Por fim, o terceiro momento —
sutil e engenhosamente bem construído. Desenvolve-se quando Lampião propõe a
Tio Filipe que sirva de intermediário entre os cangaceiros e seus protetores; a
primeira fama do caixeiro viajante é a de conseguir amansar e educar
cavalos para a boa estirpe. Surpreso e decidido a fazer o líder do cangaço
desistir da proposta, inicia certo trabalho de sedução para com a variedade de
objetos e bugigangas que negoceia. Obviamente que a atitude não surte qualquer
efeito; outra vez o narrador aproveita para dizer sobre Tio Filipe: “Habilidade
verdadeira, só tinha para os cavalos, e seu bom sentido só se esmerava
mesmo na guarda dos antigos metais de estimação”. O destaque proposto aqui é
proposital para uma afirmação também proposital que se sustenta ao alinhar num
mesmo plano de sentido cavalos e Lampião. Mas, ao invés dos dois
vocábulos repousarem em correlação, se repelem.
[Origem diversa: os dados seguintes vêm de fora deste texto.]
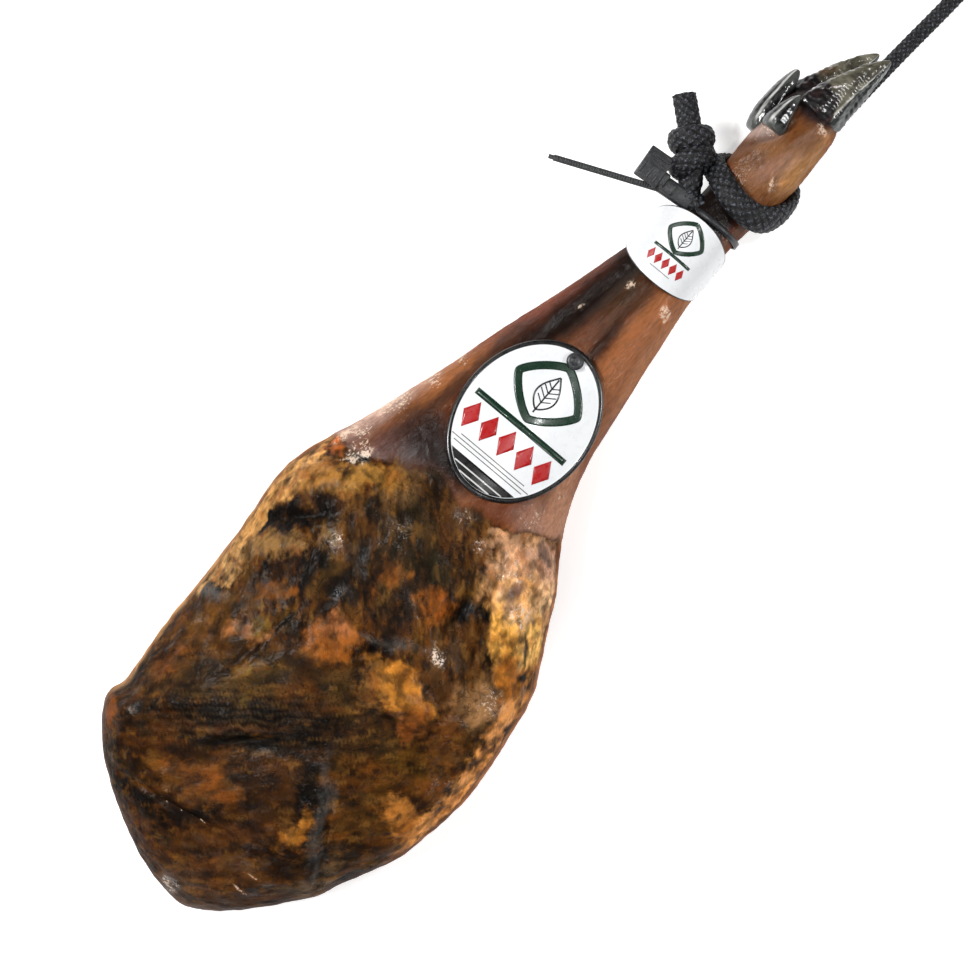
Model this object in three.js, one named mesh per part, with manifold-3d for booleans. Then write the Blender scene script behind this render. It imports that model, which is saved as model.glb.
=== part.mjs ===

Lampião é mais cavalo que os
cavalos amansados por Tio Filipe, visto que, seus truques em nada funcionaram
com o cangaceiro.
Com isso, o romance alcança seu grande
feito: demonstrar que todos nesse desterro são desvalidos e que estes são a
parte renegada de uma sociedade fundada em cisões profundas, em que as classes
se mantêm de um complexo conluio de forças. Não quer, entretanto, se colocar com
a superada ideia de que os desvalidos são os verdadeiros heróis da
história, porque estes também estão construídos das mesmas características
encontradas em todos os estratos sociais: o orgulho, a ganância, o interesse, a
vaidade, a mesquinhez, a inveja, a cobiça. Esses elementos igualam todos como
filhos do mesmo seio de Eva. Isto é, este é um romance que não faz concessões
como se arrisca muitos dos escritores da geração vigente e que acabam
praticando outra coisa que não é literatura, certamente. Francisco J. C. Dantas
faz de Os desvalidos uma obra-prima. Recupera toda uma tradição
romanesca e popular ampliando-as pelo que a literatura pode sempre oferecer: um
engenho de imaginação e linguagem. Entre o oral e o escrito, o erudito e o
popular, o histórico e o ficcional, nada aqui se sobrepõe, mas se equilibra
para oferecer um rico manancial de sentidos.